The Richest Man in Walnut Grove: a company owing money to Charles goes bankrupt, leaving him deeply in debt.What the - isn't that EVERY episode of Little House? Something bad happens to Pa so the girls have to take jobs to get some money, of course keeping so a secret from Pa while burning with shame from the scorn heaped upon them by the other children, and at the very end they present Pa with the money so he can pay off his debt at the Mercantile, causing him to bubble up and chew his fist claiming to be "the richest man in Walnut Grove" to Nels, who for a split second is jealous of Charles since his wife looks like a bag of assholes until he remembers "oh wait, I'm rich as shit."
Couldn't they have ONE episode where Pa announces he's broke and the girls yell "oh for FUCK's sake you broke-dick motherfucker: GET A JOB!!!!!!" and, amidst cheers from their classmates, blow dudes just for the fuck of it? Camon.
Nels: That's quite a family you've got there. I'd like to think my young'uns would pull together like that if things got bad, but like I said, we've always been very lucky when it came to money. Believe it or not, Charles, I think you're the richest man in Walnut Grove.
Charles: Nels, I know I am.
Nels: I'm just kidding, pig fucker. My stool has more money than your sorry ass.
Heh heh heh. Remind yall of my previous Little House genius?
The episode I just watched featured the men from Walnut Grove playing the Green Stockings of nearby Sleepy Eye.
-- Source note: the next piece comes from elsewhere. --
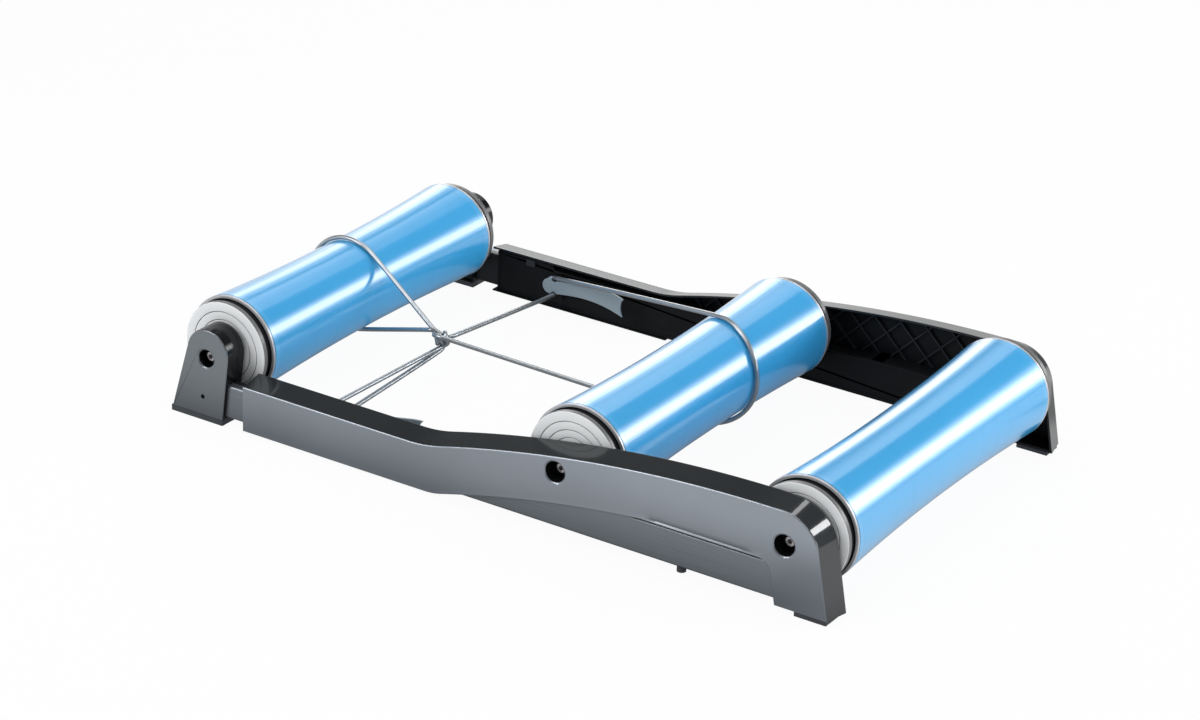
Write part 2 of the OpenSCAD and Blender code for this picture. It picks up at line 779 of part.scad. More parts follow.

At the end of the episode Caroline turns to Charles and says that him playing baseball is good cause it, get this, "gets you outdoors" and "gives you some exercise."
What?
This dude is a farmer! In the 19th century! AND he works outside at a mill!!! What the fuck; has he been spending too much time inside the very house he built with his bare hands dickering around reading "Stuff Midwest Farmers Like" on his iPhone all day? Jesus. Dude's outside plowing 100 acres with a toothbrush and carrying horses around on his back and she's pissed off about the 90 seconds a week he comes inside. "Weren't you just inside 2 days ago?!?! Get the fuck outside and build a hayloft using only your feet and a leather strap, you fucking pussy!!!!" Man. Things have changed.